Saturday, January 6, 2024

Will There be an AI "Killer App" or Use Case?

It should come as no surprise that Nvidia is the clearest beneficiary yet of the emergence of large language models. If AI in general is destined to become a general purpose technology, one would expect infrastructure to be the starting point for commercial deployment. 


Initial infrastructure is always the starting point because without it, no technology can become a GPT. 


For electricity, power plants, transmission lines, and distribution networks were the starting point. For the internet: communication networks and internet service providers were the beginning. 


For artificial Intelligence of any sort, it is specialized hardware (GPUs, TPUs), software development tools and data centers equipped to provide LLM training and inference operations. 


Typically, there are lead industries or use cases. Electricity saw early deployment in manufacturing, transportation and lighting.


The internet lead to disintermediation (replacement of roles in the distribution function) in retailing communication and media. 


We can expect similar progressions for AI as well. Infra is the initial focus, but then lead use cases will emerge. Steam power, for example, found early application for pumping water out of mines, before other use cases opened up. 


GPT

Initial Infrastructure Focus

Industries Gradually Affected

Examples

Electricity (1870s-1910s)

Power generation and distribution networks

Manufacturing, transportation, communication, homes

Factories shifting to electric motors, streetcars replacing horse-drawn carriages, telephones powered by electricity, electric appliances.

Internal Combustion Engine (1900s-1940s)

Fuel production and refining, car manufacturing, road networks

Transportation, agriculture, construction, leisure

Rise of automobiles, tractors replacing horses, trucks revolutionizing freight transport, car tourism and road trips.

Internet (1990s-2000s)

Telecommunication infrastructure, web browsers, servers

Retail, finance, media, education, communication

E-commerce, online banking, digital media streaming, online learning, email replacing traditional mail.

Mobile Internet (2000s-2010s)

Cellular networks, smartphones, app development

Communication, navigation, entertainment, social media, healthcare

Texting and mobile calls replacing landlines, GPS navigation apps, on-demand services, social media platforms, remote patient monitoring.


Between 1712 and 1775, for example, steam engines were used to pump water out of mines. 


From 1775 to 1800, steam power was harnessed for iron and steel production. James Watt's improved steam engine, with its higher efficiency and reliability, powered bellows in ironworks, replacing inefficient waterwheels and enabling larger furnaces and increased steel output. The industrial revolution was built on it. 


From 1785 to 1830 steam power was applied in the textile industry.

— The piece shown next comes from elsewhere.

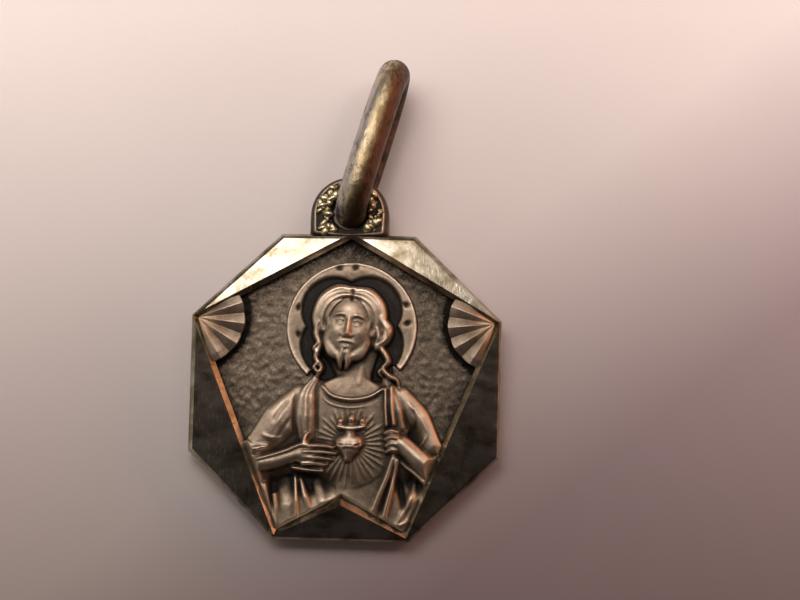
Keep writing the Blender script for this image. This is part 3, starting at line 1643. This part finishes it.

Steam engines replaced water wheels in textile mills, for example, leading to mass production.


From 1800 to 1850 steam power was applied in transportation, powering steamboats and locomotives.


After 1850 steam power was progressively applied in agriculture, printing, papermaking, food processing and other industries where mechanization became possible. 


The clear point is that AI investment and operations will begin with infrastructure. Only later will we develop and create commercial applications, and then likely in stages. Not every industry, function or use case will be equally compelling at first. 


As always, we will be looking for the AI equivalent of “killer use cases or apps.”